What is most incredible are Mr Brailsford's claims
the Waitaha comprised three different peoples: The Moriori, who
at the time were giants, over 1.8m and superb gardeners, able to
grow the kumara 1000km further south than in its South American
homeland; the Urukehu, a fair-skinned people also known as the Starwalkers
who were skilled at reading the geometry of the stars and were the
navigators guiding the people to this land; and the Kiritea or Stone
people, who came from Asian lands (Mr Brailsford says you can see
depiction of them on some maraes where all the ancestors are shown)

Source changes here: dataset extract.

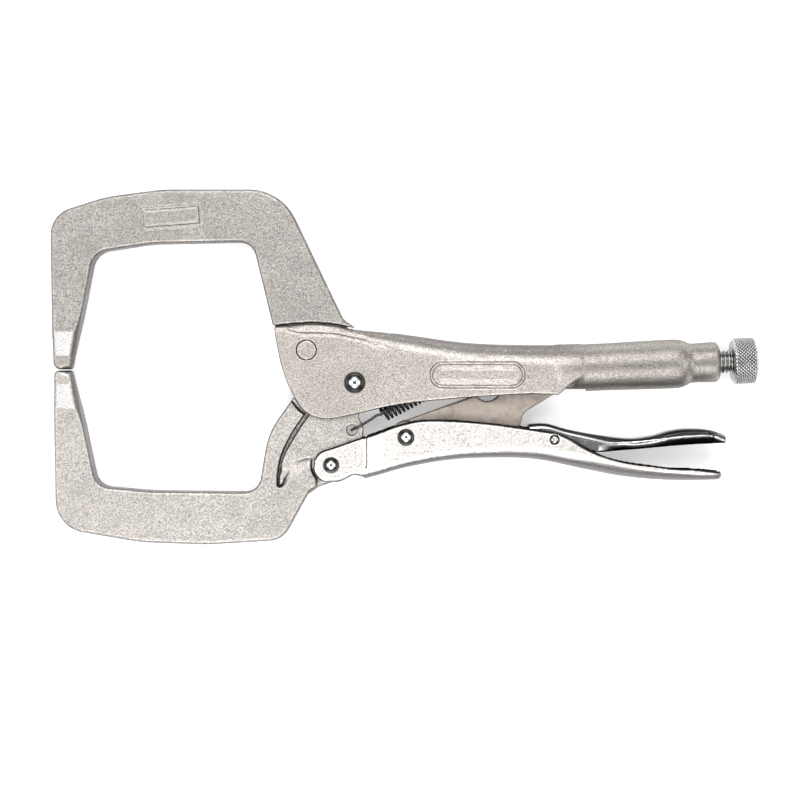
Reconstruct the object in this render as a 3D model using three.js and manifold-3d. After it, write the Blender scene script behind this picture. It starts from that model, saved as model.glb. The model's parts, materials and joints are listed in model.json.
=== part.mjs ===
// Locking C-clamp pliers, lying on their side.
// Millimetres, +Z up. X runs from the jaws to the adjusting knob, Y from the lower handle
// to the upper handle, Z through the thickness. Every outline is drawn around the jaw
// pivot, at x = y = 0, and z = 0 is the tool's middle plane. The last lines lift the
// finished group so that the middle of its underside is the origin.
import * as THREE from 'three';
import { mergeVertices } from 'three/addons/utils/BufferGeometryUtils.js';
import Module from 'manifold-3d';

const wasm = await Module();
wasm.setup();

// ---- driving dimensions ----
const GAP = 0.3;                    // clearance between pieces that touch or turn
const THROUGH = 40;                 // depth of a cut that passes right through
const ROUND = 20;                   // sides of a round pin or hole

const JAW_HALF = 5.5;               // half thickness of the forged jaws
const JAW_BEVEL = 0.8;              // eased edge of the forgings
const TANG_HALF = 3.6;              // half thickness of the tangs inside the handles
const TIP_HALF = 4.3;               // half thickness of the thinned jaw tips
const TIP_FLAT = 5.6;               // length of the thinned block at each tip
const TIP_SLOPE = 9.6;              // length of the slope that leads to it
const TIP_LEVEL = 4.95;             // height of the line where the two tips meet
const TIP_GAP = 0.4;                // light between the closed tips

const PLATE_HALF = 6.4;             // half width over the side plates, at the jaw pivot
const UPPER_SHEET = 2.5;            // sheet thickness of the upper handle
const LOWER_SHEET = 1.8;            // sheet thickness of the lower handle
const LOWER_HALF = 5.7;             // half width of the lower handle at its front
const LEVER_SHEET = 1.5;            // sheet thickness of the release lever

const PIVOT_SHANK = 3.1;            // shank radius of the jaw pivot's rivet
const HANDLE_SHANK = 2.4;           // shank radius of the lower handle's two rivets
const PIN_SHANK = 1.5;              // shank radius of the release lever's pin
const FIXED_RIVET_RADIUS = 3.8;

const LOWER_PIVOT = [-9.3, -32.5];  // lower jaw to lower handle
const LINK_PIVOT = [20.2, -21.5];   // lower handle to toggle link
const LINK_END = [86.5, 3.1];       // rounded rear end of the toggle link
const LEVER_PIVOT = [78.5, -22.4];  // release lever to lower handle
const FIXED_RIVET = [-19, 12.8];    // flush rivet that holds the upper jaw
const SPRING_LUG = [50, 7.6];       // lug inside the upper handle for the spring
const SPRING_HOLE = [-1.2, -18.8];  // spring hole in the lower jaw
const SPRING_HOLE_RADIUS = 2.1;
const SPRING_LUG_RADIUS = 2;

const EYE = 9.3;                    // radius of the lower jaw's eye at the jaw pivot
const LINK_HALF = 2.9;              // half thickness of the toggle link
const LINK_END_RADIUS = 3.2;
const LINK_SLOT_END = 91.5;         // rear end of the slot that the toggle link swings in
const LINK_SLOT_HALF = 3.5;

const SCREW_TILT = THREE.MathUtils.degToRad(2.5);
const SCREW_AXIS_X = 139;
const SCREW_AXIS_Y = 7.9;           // height of the screw's axis at SCREW_AXIS_X
const SCREW_RADIUS = 4.76;
const SCREW_TIP = 98;               // inner end of the adjusting screw
const STEM_RADIUS = 3;              // turned-down end of the screw, inside the knob
const STEM_SHORT = 1.4;             // how far the stem ends inside the knob's rear face
const KNOB_START = 149.3;
const KNOB_LENGTH = 9.4;
const KNOB_RADIUS = 9.1;
const KNOB_CHAMFER = 1;

const TUBE_START = 82;              // where the plates close into the tube
const TUBE_END = 129;
const TUBE_RADIUS = 9.3;
const TUBE_END_RADIUS = 9.7;
const TUBE_WALL = 2.3;
const COLLAR_START = 131.5;         // where the tube has stepped down to its threaded collar
const COLLAR_END = 144;
const COLLAR_RADIUS = 7.9;
const COLLAR_CHAMFER = 1;

// ---- materials ----
const metal = (color, roughness) => new THREE.MeshStandardMaterial({ color, roughness, metalness: 0.9 });
const NICKEL = metal(0xc8beb8, 0.5);
const SATIN = metal(0xdcd8d0, 0.35);
const CHROME = metal(0xe4e6ea, 0.12);
const FORGED = metal(0xb0a396, 0.6);
const DARK_WIRE = metal(0x2b2b2e, 0.4);

// ---- helpers ----
// A closed geometry as a solid that can be joined and cut.
function solid(geometry) {
  geometry.deleteAttribute('normal');
  geometry.deleteAttribute('uv');
  const merged = mergeVertices(geometry, 1e-4);
  const triangles = [];
  for (let i = 0; i < merged.index.count; i += 3) {
    const [a, b, c] = merged.index.array.slice(i, i + 3);
    if (a !== b && b !== c && c !== a) triangles.push(a, b, c);
  }
  const mesh = new wasm.Mesh({
    numProp: 3,
    vertProperties: new Float32Array(merged.attributes.position.array),
    triVerts: new Uint32Array(triangles),
  });
  return new wasm.Manifold(mesh);
}

// A joined or cut solid as a named three.js mesh.
function piece(name, body, material) {
  const mesh = body.getMesh();
  const geometry = new THREE.BufferGeometry();
  geometry.setAttribute('position', new THREE.BufferAttribute(mesh.vertProperties, 3));
  geometry.setIndex(new THREE.BufferAttribute(mesh.triVerts, 1));
  geometry.computeVertexNormals();
  const result = new THREE.Mesh(geometry, material);
  result.name = name;
  return result;
}

// A polygon [x, y, radius] with its corners rounded to the radius given for each.
function rounded(corners) {
  const shape = new THREE.Shape();
  corners.forEach(([x, y, radius = 0], i) => {
    const corner = new THREE.Vector2(x, y);
    const before = new THREE.Vector2(...corners.at(i - 1).slice(0, 2)).sub(corner).normalize();
    const after = new THREE.Vector2(...corners[(i + 1) % corners.length].slice(0, 2)).sub(corner).normalize();
    const begin = i === 0 ? 'moveTo' : 'lineTo';
    if (radius === 0) {
      shape[begin](x, y);
      return;
    }
    const half = Math.acos(THREE.MathUtils.clamp(before.dot(after), -1, 1)) / 2;
    const reach = radius / Math.tan(half);
    const start = corner.clone().addScaledVector(before, reach);
    const end = corner.clone().addScaledVector(after, reach);
    const centre = before.clone().add(after).normalize().multiplyScalar(radius / Math.sin(half)).add(corner);
    const startAngle = start.clone().sub(centre).angle();
    const endAngle = end.clone().sub(centre).angle();
    const turnsLeft = before.cross(after) < 0;
    if (i === 0) shape.moveTo(start.x, start.y);
    shape.absarc(centre.x, centre.y, radius, startAngle, endAngle, !turnsLeft);
  });
  return shape;
}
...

and who carried the greenstone over mountain passes.
Waitaha
elders decided to release the information of their true past in
line with an ancient prophesy (which was fulfilled by a special
alignment of stars in 1990) and to offer hope to the young people
of this land, says Mr Brailsford.
His
journey in writing Song of Waitaha, released with great ceremony
in 1994, has been extraordinary. Before beginning work on the book
he had to lead a selected team of people across the Southern Alps
to reopen old Waitaha greenstone rails closed for 130 years.
He
had to undertake journeys which took him into the North American
desert to light “trail fires” (which resulted in Wallace
Black Elk, leader of the Sioux people, turning up unexpectedly on
Mr Brailsford's Christchurch doorstep) and, on another journey,
deliver greenstone to the 12 American Indian nations. He also visited
megalithic sites in England, Scotland and Wales.